We felt bad – and I still do, to some extent – that she felt so ill-treated by us. But I will go to the grave with the peace that God will judge our time and actions there. James 1:27 is no small edict, and we knew the implications of our service when we first moved in. We busted our tails for her. I hope one day she can see the good we did; that God will redeem our time in her basement.
As for Lindsey and I, we love being back home. I don’t think “home” as ever carried as much meaning for us as it does now. Not that I necessarily took that concept for granted before, but being back here, being restored to our former residence, it’s a shadow of Heaven in a lot of ways; it’s an ever-pertinent example of God’s redeeming work and stubborn lovingkindness. We are thrilled for this opportunity, to be with old friends and to live with a revived intentionality to bring God’s love to our new old home.

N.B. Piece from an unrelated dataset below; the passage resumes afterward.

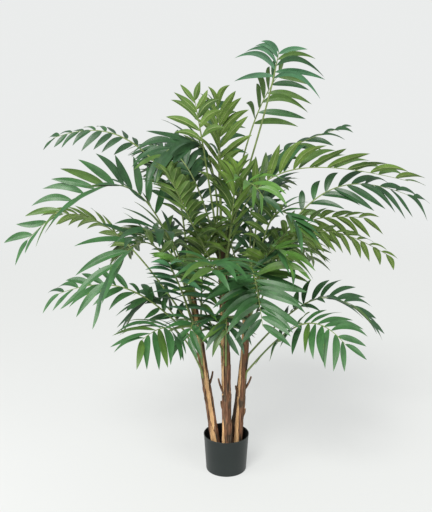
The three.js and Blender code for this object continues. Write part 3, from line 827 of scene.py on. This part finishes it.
def make_rib(rib, maker):
    """A stalk that clasps its stem below, then follows the source's curve with a grooved top."""
    foot = rib.frond["foot"]
    start = rib.way_out()
    leave = rib.point(start)
    places = []
    radii = []
    for step in range(CLASP_STEPS):
        share = step / CLASP_STEPS
        height = lerp(foot - CLASP_LENGTH, leave[2], share)
        height = max(height, STEM_FOOT + CLASP_LOWEST + step)
        away = stem_radius(rib.stem, height) - lerp(*CLASP_SUNK, share)
        places.append(stem_centre(rib.stem, height) + rib.out * away)
        radii.append(lerp(*CLASP_RADII, share ** CLASP_RADIUS_POWER))
    for step in range(RIB_STEPS + 1):
        share = lerp(start, 1, step / RIB_STEPS)
        places.append(rib.point(share))
        swell = (CLASP_RADII[1] - RIB_RADII[0]) * math.exp(-step / CLASP_FADE_STEPS)
        radii.append(rib.radius(share, RIB_RADII) + swell)
    places = np.array(places)
    tangents = np.gradient(places, axis=0)
    turn = (np.arange(RIB_SEGMENTS) + 0.5) / RIB_SEGMENTS * 2 * math.pi
    rings = []
    for place, tangent, radius in zip(places, tangents, radii):
        other = np.cross(unit(tangent), rib.side)
        groove = 1 - RIB_GROOVE * np.maximum(0, -np.sin(turn)) ** RIB_GROOVE_POWER
        rings.append(
            place + np.outer(radius * groove * np.cos(turn), rib.side)
            + np.outer(radius * groove * np.sin(turn), other)
        )
    rings = np.array(rings)
    points, faces = lofted(rings, places[0], places[-1] + unit(tangents[-1]) * RIB_POINT)
    last_brown = 1 + (CLASP_STEPS - 1) * RIB_SEGMENTS
    kinds = [RIB_BROWN if max(face) <= last_brown else RIB_GREEN for face in faces]
    maker.add(points, faces, kinds)


def make_leaflets(frond, rib, index, maker):
    """The leaflets that the solid frond has, and then those that only this model has."""
    tree = corner_tree(frond)
    chance = chance_from(FINE_SEED + index)
    # The frond's green, which is painted light and shade as well as its own tone
    tone = FROND_TONES_AND_PAINTED_LIGHT.get(frond["name"], PLAIN_TONE)

    def add(place, extra_lift):
        make_leaflet(place, extra_lift, chance, leaf_looks(tone, next(chance)), maker)

    for place in leaflet_places(frond, rib, range(frond["pairs"]), chance_from(index + 1)):
        extra_lift = chosen_lift(place, tree)
        if extra_lift is not None:
            add(place, extra_lift)
    for place in extra_places(frond, rib, chance):
        add(place, 0)


def make_fronds(rib_materials, blade_materials):
    """The ribs and the leaflets of each stem's fronds, joined each kind apart, and with each
    piece its slot and its nodes."""
    fronds = [dict(zip(FROND_COLUMNS, row)) for row in FROND_ROWS]
    made = []
    for name in STEMS:
        ribs = Maker()
        leaflets = Maker()
        nodes = []
        for index, frond in enumerate(fronds):
            if frond["stem"] == name:
                rib = Rib(frond)
                make_rib(rib, ribs)
                make_leaflets(frond, rib, index, leaflets)
                nodes.append("frond_" + frond["name"])
        pieces = [
            ribs.make("ribs_" + name, rib_materials, SHARP_DEGREES["frond"]),
            leaflets.make("leaflets_" + name, blade_materials, SHARP_DEGREES["frond"]),
        ]
        made += [(piece, "frond", nodes) for piece in pieces]
    return made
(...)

Not that everything is fully or instantly cured by a change of scenery. I’m still looking for work; Lindsey and I are still sinful people who have unique challenges in our marriage; we are wrestling with spiritual disciplines, time management and making the most of our time in this phase of life; God is still making us into His image – that didn’t stop just because we moved to a “better” place again.
And even though the first official day of summer is only a few days away, we are still eager and hopeful, our hearts looking forward “to a spring of joy.”
Just don’t expect us to sublet your basement anytime soon.